When we talk about visible light, we're referring to the portion of the electromagnetic spectrum that can be detected by the human eye. This form of electromagnetic radiation allows us to perceive the world in color. Visible light wavelengths range from about 400 to 700 nanometers (nm), with violet light at the shorter end of the spectrum and red light at the longer end.

Each color of visible light has its own unique wavelength. For instance, when sunlight passes through a prism, it is dispersed into a spectrum of colors, which is effectively separating light into its component wavelengths. This phenomenon, known as dispersion, reveals the colorful spectrum of visible light.

The concept of wavelengths is central to understanding electromagnetic radiation. A wavelength is the distance between successive peaks of a wave. It's measured in units like meters, centimeters, or more commonly for light, nanometers. Different types of electromagnetic waves have different wavelengths, which determines their properties and how they interact with matter. For example, shorter wavelengths, like those of X-rays, have higher energy and can penetrate materials more easily compared to longer wavelengths, such as radio waves.

It's important to recognize that wavelength and frequency are inversely related; as the wavelength decreases, the frequency (how often the wave peaks pass a point in a given period of time) increases. This relationship means that each type of electromagnetic wave, from radio waves to gamma rays, has its own characteristic energy based on its wavelength and frequency.

The speed of light is a fundamental constant of nature that plays a crucial role in physics and astronomy. In a vacuum, light travels at a mind-boggling speed of approximately 299,792 kilometers per second (about 186,282 miles per second). This speed is also the cosmic speed limit; according to Einstein's theory of relativity, no object with mass can travel faster than light.

Interestingly, while light travels at this constant speed in a vacuum, it slows down when it passes through various media like glass or water due to a process called refraction. This slowing down causes the light to bend, and it's the principle behind lenses, prisms, and even our own eyes' ability to focus.

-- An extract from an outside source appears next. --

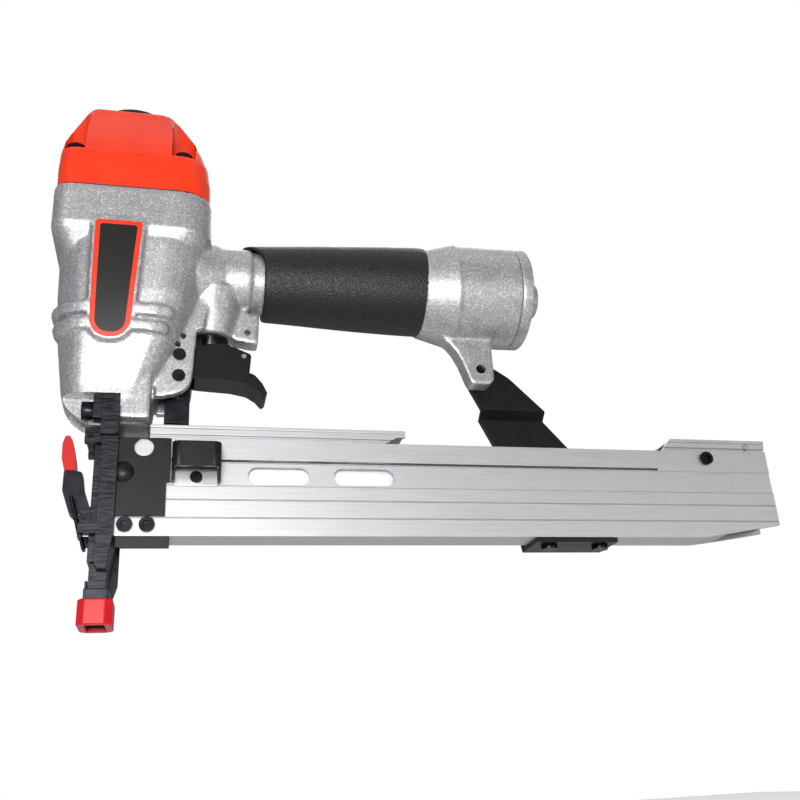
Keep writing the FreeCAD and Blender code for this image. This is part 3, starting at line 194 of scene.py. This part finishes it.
def machined_black():
    """Black-oxide steel with cutter marks across the bar."""
    made, tree, shader, place = begin("machined_black_oxide", "#2c2b2f", 0.42, 1.0)
    across = add(tree, "ShaderNodeMapping", {"Vector": place}, Scale=(0.12, 0.12, 1.0))
    marks = add(tree, "ShaderNodeTexNoise", {"Vector": across.outputs["Vector"]},
                Scale=per_mm(0.8), Detail=3.0).outputs["Fac"]
    tree.links.new(ramp(tree, marks, 0.35, 0.75, "#1d1c1f", "#3c3b40"),
                   shader.inputs["Base Color"])
    tree.links.new(stretch(tree, marks, 0.34, 0.55), shader.inputs["Roughness"])
    relief(tree, shader, marks, 0.05)
    return made


def soft_plastic(name, base, dark, rough, coat=0.0):
    """Moulded or dipped plastic with a faint skin."""
    made, tree, shader, place = begin(name, base, rough, 0.0, Coat_Weight=coat,
                                      Coat_Roughness=0.12, Specular_IOR_Level=0.3)
    tree.links.new(ramp(tree, noise(tree, place, 5.0), 0.3, 0.7, dark, base),
                   shader.inputs["Base Color"])
    relief(tree, shader, noise(tree, place, 0.7, 3.0), 0.02)
    return made


FINISHES = {
    "cast_silver": silver_paint(),
    "end_silver": silver_paint("drum_silver_paint", 1.4),
    "cap_orange": gloss_paint(),
    "grip_rubber": pebbled_rubber(),
    "extrusion": extruded_aluminium(),
    "nose_steel": machined_black(),
    "screw_black": simple_metal("screw_black_oxide", "#222225", 0.3, 1.0, 0.5, 0.01,
                                "#18181a", "#2c2c30"),
    "deflector_black": soft_plastic("deflector_black", "#111113", "#0a0a0b", 0.4),
    "gasket": soft_plastic("gasket_fibre", "#2b2a28", "#1d1c1b", 0.8),
    "badge_black": soft_plastic("badge_black_print", "#08070a", "#050506", 0.45),
    "badge_orange": soft_plastic("badge_orange_print", "#e0300f", "#d8290b", 0.4),
    "inner_aluminium": simple_metal("turned_aluminium", "#b9babc", 0.3, 1.0, 0.4, 0.01),
    "seal_rubber": soft_plastic("seal_rubber", "#151517", "#0c0c0e", 0.6),
    "spring_steel": simple_metal("spring_wire", "#8e8f92", 0.3, 1.0, 0.5, 0.01),
    "blade_steel": simple_metal("ground_blade", "#9b9c9f", 0.25, 1.0, 0.3, 0.005),
    "pin_steel": simple_metal("bright_pin", "#b3b3b5", 0.22, 1.0, 0.6, 0.008),
    "trigger_black": simple_metal("trigger_black_paint", "#08080a", 0.34, 0.0, 0.7, 0.02,
                                  "#050506", "#0c0c0e"),
    "arm_black": simple_metal("arm_black_oxide", "#242327", 0.36, 1.0, 0.7, 0.025,
                              "#1a191c", "#2e2d32"),
    "latch_black": simple_metal("latch_black_oxide", "#242327", 0.34, 1.0, 0.6, 0.02,
                                "#1a191c", "#2e2d32"),
    "latch_red": soft_plastic("dipped_red_vinyl", "#bb0a0a", "#a80707", 0.32, 0.1),
    "tip_red": soft_plastic("moulded_red_tip", "#c0101a", "#b00b14", 0.42, 0.1),
    "rail_black": simple_metal("rail_black_coat", "#0b0b0c", 0.45, 0.0, 0.8, 0.02,
                               "#070708", "#101012"),
    # rail zinc plate: partly its own pale zinc colour, partly painted light; it is made paler than the
    # pusher's zinc plate so it still reads pale in the shade behind the magazine's windows
    "rail_silver": simple_metal("rail_zinc_plate_painted_light", "#e4e3e6", 0.4, 0.5, 0.6, 0.01,
                                "#dddcdf", "#ebeaed"),
    "plate_black": simple_metal("plate_black_paint", "#0a0a0c", 0.38, 0.0, 0.9, 0.02,
                                "#060607", "#0f0f11"),
    "pusher_silver": simple_metal("zinc_plate", "#b9b9bb", 0.3, 0.95, 0.6, 0.012,
                                  "#a9a9ab", "#c9c9cb"),
}
SLOTS = {part["node"]: part["material_slot"] for part in frame["record"]["subparts"]}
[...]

Unlike electromagnetic waves such as visible light, sound waves are mechanical waves that require a medium to travel through, like air, water, or solid materials. Sound waves are created by the vibration of objects and propagate through the medium as longitudinal waves, where the particle movement is parallel to the direction of wave travel.

One of the most interesting aspects of sound waves is their speed, which varies depending on the medium. For example, sound travels faster in water than in air, and even faster in solids. The speed of sound in air at room temperature is approximately 343 meters per second (1,125 feet per second), significantly slower than the speed of light in a vacuum.